— WHAT IS ASKED —
Copy exactly the lines of the records below, and only those lines, beginning with the line that contains "What bpy script" and ending with the line that contains "pieces in metres.".

— DATA SHOWN —
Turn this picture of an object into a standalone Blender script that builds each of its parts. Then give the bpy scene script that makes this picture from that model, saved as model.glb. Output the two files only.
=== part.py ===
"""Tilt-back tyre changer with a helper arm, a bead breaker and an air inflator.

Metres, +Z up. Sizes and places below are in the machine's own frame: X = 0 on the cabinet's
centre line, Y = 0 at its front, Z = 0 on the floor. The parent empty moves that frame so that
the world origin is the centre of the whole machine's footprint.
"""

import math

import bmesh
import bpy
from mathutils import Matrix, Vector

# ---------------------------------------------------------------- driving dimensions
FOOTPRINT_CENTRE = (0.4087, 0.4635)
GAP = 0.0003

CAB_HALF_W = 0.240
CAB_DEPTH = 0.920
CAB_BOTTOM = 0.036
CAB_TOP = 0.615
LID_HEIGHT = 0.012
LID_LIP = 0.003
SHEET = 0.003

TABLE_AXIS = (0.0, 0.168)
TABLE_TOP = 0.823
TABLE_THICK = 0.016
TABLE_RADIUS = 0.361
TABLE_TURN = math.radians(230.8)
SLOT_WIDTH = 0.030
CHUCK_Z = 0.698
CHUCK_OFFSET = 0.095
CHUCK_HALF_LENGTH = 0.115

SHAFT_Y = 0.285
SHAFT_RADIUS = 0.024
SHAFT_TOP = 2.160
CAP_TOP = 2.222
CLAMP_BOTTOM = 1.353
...
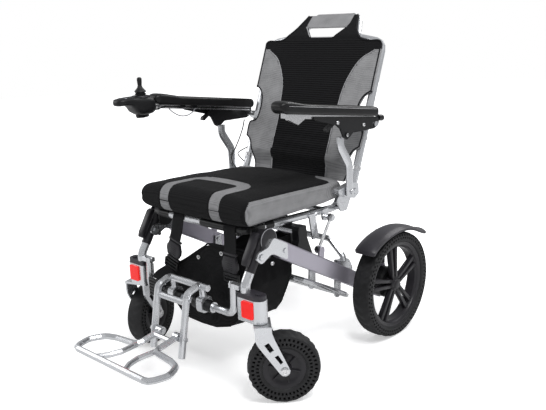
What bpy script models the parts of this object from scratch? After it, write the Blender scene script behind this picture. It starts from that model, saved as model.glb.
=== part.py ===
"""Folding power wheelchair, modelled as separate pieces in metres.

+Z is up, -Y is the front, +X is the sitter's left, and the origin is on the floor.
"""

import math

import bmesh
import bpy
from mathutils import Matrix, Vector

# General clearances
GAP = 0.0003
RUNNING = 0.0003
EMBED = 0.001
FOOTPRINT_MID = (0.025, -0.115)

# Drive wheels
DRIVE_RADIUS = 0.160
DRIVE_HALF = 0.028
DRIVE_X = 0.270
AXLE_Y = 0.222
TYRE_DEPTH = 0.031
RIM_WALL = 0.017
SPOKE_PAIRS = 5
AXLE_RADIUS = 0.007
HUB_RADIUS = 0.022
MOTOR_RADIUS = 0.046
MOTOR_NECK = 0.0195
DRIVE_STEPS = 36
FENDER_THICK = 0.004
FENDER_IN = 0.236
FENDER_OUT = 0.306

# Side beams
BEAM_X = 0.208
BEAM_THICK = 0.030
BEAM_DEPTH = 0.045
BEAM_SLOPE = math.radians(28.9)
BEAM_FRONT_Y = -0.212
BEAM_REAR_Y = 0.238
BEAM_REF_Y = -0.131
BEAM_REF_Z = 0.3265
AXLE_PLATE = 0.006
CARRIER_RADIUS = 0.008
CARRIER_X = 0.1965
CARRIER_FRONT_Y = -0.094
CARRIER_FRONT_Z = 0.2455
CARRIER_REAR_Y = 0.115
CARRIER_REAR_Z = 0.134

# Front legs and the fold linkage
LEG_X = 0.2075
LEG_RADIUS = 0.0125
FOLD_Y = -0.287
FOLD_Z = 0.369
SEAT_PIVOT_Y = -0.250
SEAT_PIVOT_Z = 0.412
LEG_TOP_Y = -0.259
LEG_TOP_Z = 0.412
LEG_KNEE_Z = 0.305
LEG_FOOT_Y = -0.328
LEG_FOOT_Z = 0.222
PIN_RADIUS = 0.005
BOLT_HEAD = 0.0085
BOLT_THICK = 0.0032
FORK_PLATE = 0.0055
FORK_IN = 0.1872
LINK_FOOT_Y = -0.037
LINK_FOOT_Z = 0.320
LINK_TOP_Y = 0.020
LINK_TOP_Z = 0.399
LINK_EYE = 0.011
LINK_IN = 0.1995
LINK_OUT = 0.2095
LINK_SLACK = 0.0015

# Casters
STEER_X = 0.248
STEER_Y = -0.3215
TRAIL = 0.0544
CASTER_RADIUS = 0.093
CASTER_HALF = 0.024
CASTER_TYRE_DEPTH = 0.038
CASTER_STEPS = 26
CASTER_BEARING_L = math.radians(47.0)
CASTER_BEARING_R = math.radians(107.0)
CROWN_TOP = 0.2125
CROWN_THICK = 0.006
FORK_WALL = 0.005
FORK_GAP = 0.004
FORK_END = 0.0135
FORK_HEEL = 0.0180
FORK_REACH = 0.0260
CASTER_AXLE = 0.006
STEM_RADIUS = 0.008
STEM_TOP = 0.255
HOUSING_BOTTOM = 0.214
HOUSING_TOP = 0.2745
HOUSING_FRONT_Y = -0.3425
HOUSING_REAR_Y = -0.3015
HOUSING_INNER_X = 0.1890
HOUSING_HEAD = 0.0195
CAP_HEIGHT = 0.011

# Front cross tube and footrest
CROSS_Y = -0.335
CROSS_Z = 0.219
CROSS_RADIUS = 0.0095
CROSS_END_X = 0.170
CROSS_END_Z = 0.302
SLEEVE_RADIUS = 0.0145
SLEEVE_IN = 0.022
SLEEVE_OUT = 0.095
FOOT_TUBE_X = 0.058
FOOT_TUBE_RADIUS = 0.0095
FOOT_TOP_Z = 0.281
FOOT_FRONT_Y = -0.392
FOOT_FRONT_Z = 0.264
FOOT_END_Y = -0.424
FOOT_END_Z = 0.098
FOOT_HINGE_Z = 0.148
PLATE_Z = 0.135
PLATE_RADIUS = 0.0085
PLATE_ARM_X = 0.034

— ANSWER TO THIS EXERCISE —
What bpy script models the parts of this object from scratch? After it, write the Blender scene script behind this picture. It starts from that model, saved as model.glb.
=== part.py ===
"""Folding power wheelchair, modelled as separate pieces in metres.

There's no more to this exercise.